I am not saying that these goals have been achieved, or that we know the best means towards them, or even that, once achieved, the world would be saved from its brokenness. Rather, I am suggesting that human goals like these embody the desperate hope that leads to words like Isaiah’s.

 

Social justice is only one part of the eschatological vision. If social justice is the outer journey, then the inner journey is what the “Left Behind” series might describe as personal salvation. Personal salvation is, in one sense, our appropriation of the end-time promise in the eternally present here and now. It is a relational reality through which we come to know God and other people. Moreover, I believe, love is the means through which God offers that salvation, one person at a time.
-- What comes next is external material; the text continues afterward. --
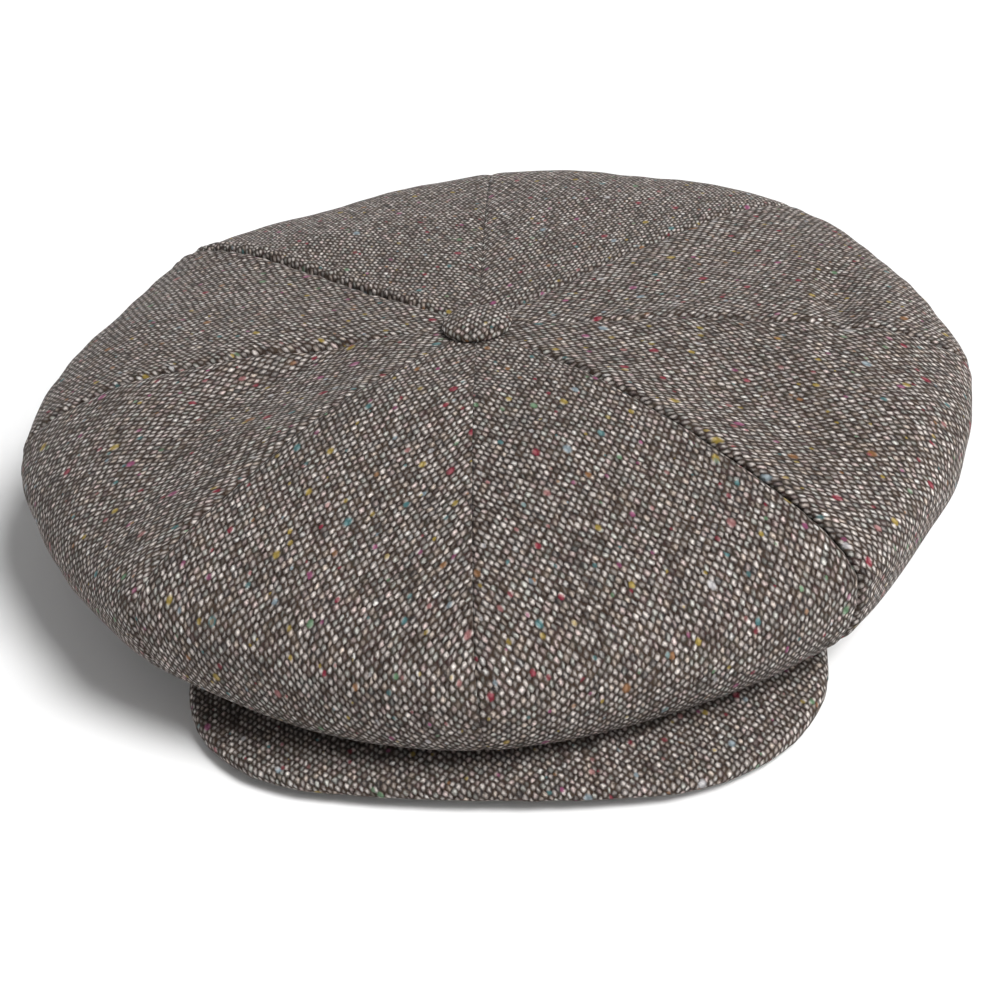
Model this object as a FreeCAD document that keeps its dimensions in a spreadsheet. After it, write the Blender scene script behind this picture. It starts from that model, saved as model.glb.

This brings me back to Seekers. For many years, I said that the way Seekers preaches the Gospel is by binding up the brokenhearted. When I came to Seekers, I brought with me a lifetime of woundedness, a heart heavy with loss and grief and rage. Through deep discussions in the School of Christian living, through silent retreats and noisy overnights at Wellspring, through years of mission group meetings, and – most of all – through many long and agenda-free conversations with Marjory, Mary Carol, Peter, Dave, Sheri, Kate, Jane and many others who welcomed me and loved me in my brokenness, I came to realize that God loves me and forgives me for all the hurt that I have caused, and continue to cause, to myself and to others. Seekers has been the Body of Christ to me in a deep, genuine, and incarnational way, and through this expression of his Holy Body, Jesus continues to save me every moment of my life. How shall we offer salvation to the next person who walks through the door?